As long as y has no side effects:
#define POSTADD(x,y) (((x)+=(y))-(y))
I'll make an assumption. There're lots of use-cases for ++i/i++ and in many the specific type of increment (pre/post) makes difference. I can't tell how many times I've seen code like while (buf[i++]) {...}. On the other hand, += is used much less frequently, as it rarely makes sense to shift pointer by 5 elements at once.
So, there's just no common enough application where difference between postfix and prefix version of += would be important.
I guess it's because it's way too cryptic.
Some argue that even ++/-- should be avoided, because they cause confusion and are responsible for most buffer overrun bugs.

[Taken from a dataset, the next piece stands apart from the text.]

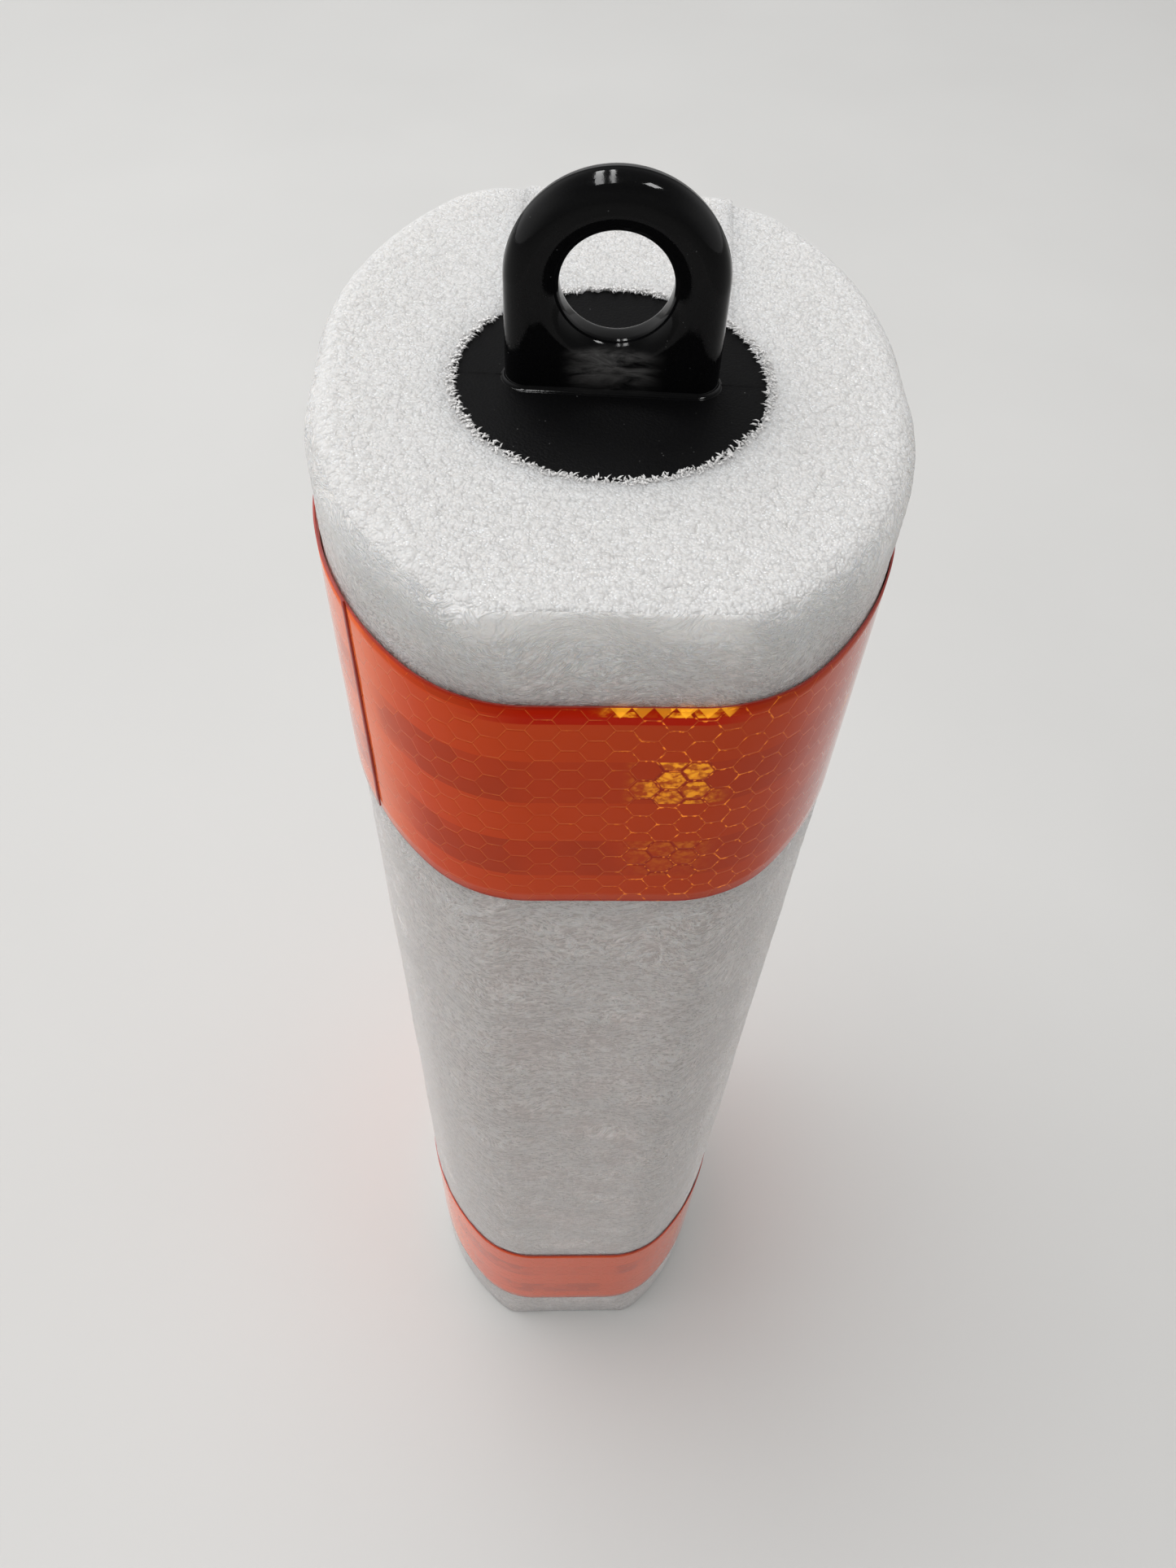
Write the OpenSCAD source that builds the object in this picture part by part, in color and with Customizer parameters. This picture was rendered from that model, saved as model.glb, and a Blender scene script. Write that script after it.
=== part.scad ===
// Marker post: a foam sleeve over a plastic tube, with a hanging eye plugged into
// the top, a flat plug in the foot and two wrapped bands of reflective tape.
// Millimetres, +Z up. The origin is on the tube's axis at the foot.
// X runs along the plane of the eye, and the flat front of the sleeve faces -Y.

/* [Foam sleeve] */
// Height of the sleeve, from the foot to the cut top
sleeve_h = 350; // [250:10:1000]
// Width across the two sides
sleeve_w = 90; // [86:1:94]
// Distance from the tube's axis to the flat front
front_depth = 49; // [46:0.5:50]
// Distance from the tube's axis to the back lips
lip_reach = 56; // [54:0.5:58]
// Radius of the long curve from each side round to the front
shoulder_r = 55; // [50:1:60]
// Radius of the long curve from each side round to the back
flank_r = 63; // [60:1:70]
// Radius of the two lips beside the open back
lip_r = 15; // [12:1:18]
// Radius of the soft ridge at each end of the flat front
ridge_r = 3; // [2:0.5:5]
// How much farther back the left lip reaches than the right one
lip_skew = 4; // [0:0.5:5]
// Turn of the sleeve on the tube, in degrees
sleeve_turn = 3; // [-10:1:10]

/* [Foam key] */
// Width of the strip that closes the open back
key_w = 36; // [30:1:38]
// Distance from the tube's axis to the strip's outer face
key_reach = 57.5; // [56.5:0.5:59]
// Turn of the open back from straight behind, in degrees
key_turn = -5; // [-8:1:0]

/* [Core tube] */
// Outside diameter of the tube
tube_d = 48; // [44:1:50]
// Wall thickness of the tube
tube_wall = 3; // [2:0.5:4]

/* [Plugs] */
// Thickness of each plug's flange
flange_t = 3; // [2:0.5:5]
// Depth of the top flange below the sleeve's cut top
flange_recess = 0.5; // [0:0.1:2]
// Length of each plug's spigot inside the tube
spigot_l = 24; // [15:1:40]
// Wall thickness of each spigot
spigot_wall = 2.5; // [2:0.5:3]
// Gap between a spigot and the tube, which the ribs close
spigot_gap = 0.4; // [0.2:0.1:0.8]
// Number of grip ribs round each spigot
rib_count = 4; // [2:1:6]

/* [Eye] */
// Diameter of the hole in the eye
eye_hole_d = 16; // [12:0.5:18]
// Width of the eye, from side to side
eye_w = 31.5; // [29:0.5:34]
// Thickness of the eye
eye_t = 7; // [6:0.5:7.5]
// Height of the hole's centre above the flange
eye_rise = 15.5; // [15:0.5:25]
// Height of the small foot that blends the eye into the flange
eye_foot = 0.6; // [0.4:0.1:1]

/* [Tape] */
// Width of each tape
tape_w = 50; // [25:5:75]
// Thickness of each tape
tape_t = 0.4; // [0.3:0.1:0.8]
// Distance from the sleeve's cut top to the upper tape
upper_margin = 17; // [10:1:60]
// Distance from the foot to the lower tape
lower_margin = 21; // [10:1:60]
// Length over which a tape's end laps its start
tape_lap = 24; // [12:1:26]

/* [Hidden] */
step = 4;                              // angle between points on an arc
round_fn = 96;                         // facets round the tube and the hole
edge_fn = 48;                          // facets round the eye's edges
side = sleeve_w / 2;
side_low = -3;                         // each side is straight from here
side_high = 9;                         // to here
bore_r = tube_d / 2;
tube_r = bore_r - tube_wall;
flange_z = sleeve_h - flange_recess;   // top of the top flange
tube_z = flange_t;
tube_l = flange_z - 2 * flange_t;
rib_h = 1.6;
rib_rise = rib_h / 4;                  // drop from a rib's root to its crest
rib_root = 0.5;                        // depth of a rib's root in the wall
rib_pitch = 4.5;
rib_start = 5;
lead_in = 1.2;
eye_r = eye_w / 2;
edge_r = eye_t / 2;                    // the eye's edges are full rounds
land_inset = 0.15;                     // how far the flared mouth is cut back
mouth_r = eye_hole_d / 2 + edge_r - land_inset;
upper_z = sleeve_h - upper_margin - tape_w;
lower_z = lower_margin;
seam_angle = 209;                      // outer end of the upper tape
rear_seam_angle = 4;                   // outer end of the lower tape
key_edge_r = 1;

foam_white = [0.93, 0.93, 0.92];
strip_white = [0.88, 0.89, 0.88];
tape_orange = [0.87, 0.30, 0.12];
plug_black = [0.06, 0.06, 0.065];
tube_grey = [0.62, 0.64, 0.66];

// A circle [x, y, r] of an outline that lies inside a bigger one and touches it,
// with its centre at height y. The side is +1 for the right and -1 for the left.
function inside_touch(big, r, y, s) =
    [big.x + s * sqrt((big.z - r) ^ 2 - (y - big.y) ^ 2), y, r];

// Direction in which the belt round two circles a and b leaves a, going
// anticlockwise
function belt(a, b) =
    let (d = [b.x - a.x, b.y - a.y],
         ratio = max(-1, min(1, (a.z - b.z) / norm(d))))
    atan2(d.y, d.x) - acos(ratio);

function turned(p, angle) =
    [p.x * cos(angle) - p.y * sin(angle), p.x * sin(angle) + p.y * cos(angle)];

// Points of one arc of an outline, from direction a0 round to a1, grown by g
function arc(c, a0, a1, g) =
    let (span = a1 - a0 < 0 ? a1 - a0 + 360 : a1 - a0,
         n = max(1, ceil(span / step)))
    [for (i = [0:n]) let (a = a0 + span * i / n)
        [c.x + (c.z + g) * cos(a), c.y + (c.z + g) * sin(a)]];

// Outline that a belt makes round a ring of circles, grown by g
function belt_outline(ring, g) =
    let (n = len(ring))
    [for (i = [0:n - 1])
        each arc(ring[i], belt(ring[(i + n - 1) % n], ring[i]),
                 belt(ring[i], ring[(i + 1) % n]), g)];

// The sleeve's circles, mirrored for the left side
right_shoulder = [side - shoulder_r, side_low, shoulder_r];
left_shoulder = [shoulder_r - side, side_low, shoulder_r];
right_flank = [side - flank_r, side_high, flank_r];
left_flank = [flank_r - side, side_high, flank_r];
ridge_y = ridge_r - front_depth;
right_ridge = inside_touch(right_shoulder, ridge_r, ridge_y, 1);
left_ridge = inside_touch(left_shoulder, ridge_r, ridge_y, -1);
lip_y = lip_reach - lip_r;
right_lip = inside_touch(right_flank, lip_r, lip_y - lip_skew / 2, 1);
left_lip = inside_touch(left_flank, lip_r, lip_y + lip_skew / 2, -1);

// The two outer corners of the key, as small circles
function key_corner(s) =
    let (p = turned([s * (key_w / 2 - key_edge_r), key_reach - key_edge_r], key_turn))
    [p.x, p.y, key_edge_r];

sleeve_ring = [left_ridge, right_ridge, right_shoulder, right_flank, right_lip,
               left_lip, left_flank, left_shoulder];
wrap_ring = [left_ridge, right_ridge, right_shoulder, right_flank, right_lip,
             key_corner(1), key_corner(-1), left_lip, left_flank, left_shoulder];

// Strip that runs straight back from the tube and makes the sleeve's opening
module back_strip() {
    rotate(key_turn) translate([-key_w / 2, 0]) square([key_w, 2 * side]);
}

module foam_sleeve() {
    color(foam_white) rotate(sleeve_turn) linear_extrude(sleeve_h) difference() {
        polygon(belt_outline(sleeve_ring, 0));
        circle(r = bore_r, $fn = round_fn);
        back_strip();
    }
}

module foam_key() {
    color(strip_white) rotate(sleeve_turn) linear_extrude(sleeve_h) difference() {
        intersection() {
            rotate(key_turn) translate([-key_w / 2, 0]) square([key_w, key_reach]);
            polygon(belt_outline(wrap_ring, 0));
        }
        circle(r = bore_r, $fn = round_fn);
    }
}

module core_tube() {
    color(tube_grey) translate([0, 0, tube_z]) rotate_extrude($fn = round_fn)
        translate([tube_r, 0]) square([tube_wall, tube_l]);
}

// Round plug with its flange on top at z = 0 and its hollow spigot below, which
// carries ring ribs that fill the tube's bore
module tube_plug() {
    spigot_r = tube_r - spigot_gap;
    bottom = -flange_t - spigot_l;
    rotate_extrude($fn = round_fn) union() {
        polygon([[0, 0], [bore_r, 0], [bore_r, -flange_t], [spigot_r, -flange_t],
                 [spigot_r, bottom + lead_in], [spigot_r - lead_in, bottom],
                 [spigot_r - spigot_wall, bottom], [spigot_r - spigot_wall, -flange_t],
                 [0, -flange_t]]);
        for (i = [0:rib_count - 1])
            translate([0, -flange_t - rib_start - i * rib_pitch])
                polygon([[spigot_r - rib_root, 0], [spigot_r, 0], [tube_r, -rib_rise],
                         [spigot_r, -rib_h], [spigot_r - rib_root, -rib_h]]);
    }
}

// Cross-section of the eye's ring: flat faces with a full round outside and a
// flared mouth inside that ends on the straight wall of the hole
module ring_section() {
    hole_r = eye_hole_d / 2;
    difference() {
        union() {
            translate([eye_r - edge_r, 0]) circle(r = edge_r, $fn = edge_fn);
            translate([mouth_r, 0]) circle(r = edge_r, $fn = edge_fn);
            translate([mouth_r, -edge_r]) square([eye_r - edge_r - mouth_r, eye_t]);
        }
        translate([hole_r - edge_r, -edge_r]) square([edge_r, eye_t]);
    }
}

// Upright plate below the hole's centre, with round side edges, standing on a
// thin foot
module eye_web() {
    straight = eye_w - eye_t;
    difference() {
        union() {
            translate([-straight / 2, -edge_r, 0]) cube([straight, eye_t, eye_rise]);
            for (s = [-1, 1])
                translate([s * straight / 2, 0, 0])
                    cylinder(r = edge_r, h = eye_rise, $fn = edge_fn);
        }
        translate([0, 0, eye_rise]) rotate([90, 0, 0])
            cylinder(r = mouth_r, h = 2 * eye_t, center = true, $fn = round_fn);
    }
    translate([-straight / 2, -edge_r - eye_foot, 0])
        cube([straight, eye_t + 2 * eye_foot, eye_foot]);
    for (s = [-1, 1])
        translate([s * straight / 2, 0, 0])
            cylinder(r = edge_r + eye_foot, h = eye_foot, $fn = edge_fn);
}

module eye_plug() {
    color(plug_black) translate([0, 0, flange_z]) {
        tube_plug();
        eye_web();
        translate([0, 0, eye_rise]) rotate([90, 0, 0])
            rotate_extrude($fn = round_fn) ring_section();
    }
}

module base_plug() {
    color(plug_black) mirror([0, 0, 1]) tube_plug();
}

// One strip of tape wound once round the sleeve and the key. Its outer end laps
// the start over a round stretch of the outline about the circle at c.
module tape_band(c, seam) {
    lap_r = c.z + tape_t;
    span = tape_lap / lap_r * 180 / PI;
    linear_extrude(tape_w) difference() {
        polygon(belt_outline(wrap_ring, tape_t));
        polygon(belt_outline(wrap_ring, 0));
    }
    translate([c.x, c.y, 0]) rotate(seam - span) rotate_extrude(angle = span, $fn = round_fn)
        translate([lap_r - tape_t / 2, 0]) square([1.5 * tape_t, tape_w]);
}

module upper_band() {
    color(tape_orange) rotate(sleeve_turn) translate([0, 0, upper_z])
        tape_band(left_shoulder, seam_angle);
}

module lower_band() {
    span = tape_lap / (flank_r + tape_t) * 180 / PI;
    color(tape_orange) rotate(sleeve_turn) translate([0, 0, lower_z])
        tape_band(right_flank, rear_seam_angle + span);
}

foam_sleeve();
foam_key();
core_tube();
eye_plug();
base_plug();
upper_band();
lower_band();
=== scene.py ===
import math
import random
from bisect import bisect_right

import bmesh
import bpy
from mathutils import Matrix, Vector, noise


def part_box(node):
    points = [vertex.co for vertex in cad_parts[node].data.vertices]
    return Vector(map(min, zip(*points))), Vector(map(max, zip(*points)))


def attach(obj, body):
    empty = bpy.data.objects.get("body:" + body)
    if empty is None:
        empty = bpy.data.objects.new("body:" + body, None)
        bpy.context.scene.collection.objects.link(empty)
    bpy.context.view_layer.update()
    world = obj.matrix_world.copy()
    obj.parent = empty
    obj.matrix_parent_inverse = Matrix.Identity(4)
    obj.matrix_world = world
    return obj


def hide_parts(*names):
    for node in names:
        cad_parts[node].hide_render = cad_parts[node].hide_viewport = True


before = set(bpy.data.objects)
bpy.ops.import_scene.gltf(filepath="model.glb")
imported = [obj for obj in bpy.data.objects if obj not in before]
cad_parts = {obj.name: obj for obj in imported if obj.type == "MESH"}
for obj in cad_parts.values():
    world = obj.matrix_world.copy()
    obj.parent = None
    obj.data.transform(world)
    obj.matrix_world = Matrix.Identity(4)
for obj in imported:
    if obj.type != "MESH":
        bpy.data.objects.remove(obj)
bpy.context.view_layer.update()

scene = bpy.context.scene
scene.view_settings.view_transform = "Standard"

# ---- Camera ------------------------------------------------------------------
# Held close above the front of the post, looking steeply down along it to the
# floor that it stands on.
camera_data = bpy.data.cameras.new("camera")
camera_data.lens = 27.46
camera_data.sensor_width = 36
camera_data.clip_start = 0.01
camera_data.clip_end = 30
camera = bpy.data.objects.new("camera", camera_data)
camera.location = (-0.0016, -0.1541, 0.4553)
camera.rotation_euler = [math.radians(turn) for turn in (36.77, -1.89, 2.0)]
scene.collection.objects.link(camera)
scene.camera = camera

# ---- Foam sleeve -------------------------------------------------------------
# A length of extruded white polyethylene foam, slit open at the back and slipped
# over the tube. Its sides keep the wrinkled skin of the extrusion, and its two
# ends are sawn, so they show open bubbles and a fuzzy rim round the bore.
MM = 0.001
FOAM_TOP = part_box("foam_sleeve")[1].z
BORE = 24 * MM
SLEEVE_TURN = math.radians(3)
KEY_TURN = math.radians(-5)
KEY_HALF = 18 * MM
KEY_FACE = 57.5 * MM
BANDS = {"upper_band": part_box("upper_band"), "lower_band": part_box("lower_band")}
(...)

Because the -- and ++ operators map to inc(rement) and dec(rement) instructions (in addition to adding and subtracting) in the CPU, and these operators are supposed to map to the instructions, hence why they exist as separate operators.
Java and C++ have pre- and post- increment and decrement operators because C has them. C has them because C was written, mostly, for the PDP-11 and the PDP-11 had INC and DEC instructions.
Back in the day, optimizing compilers didn't exist so if you wanted to use a single cycle increment operator, either you wrote assembler for it or your language needed an explicit operator for it; C, being a portable assembling language, has explicit increment and decrement operators. Also, the performance difference between ++i and i++ rarely matters now but it did matter in 1972.
Keep in mind that C is almost 40 years old.
If I had to guess, it's common to equate:
x += 5;
...with:
x = x + 5;
And for obvious reasons, it would be nonsensical to write:
x + 5 = x;
I'm not sure how else you would mimic the behavior of 5 =+ x using just the + operator. By the way, hi htiek!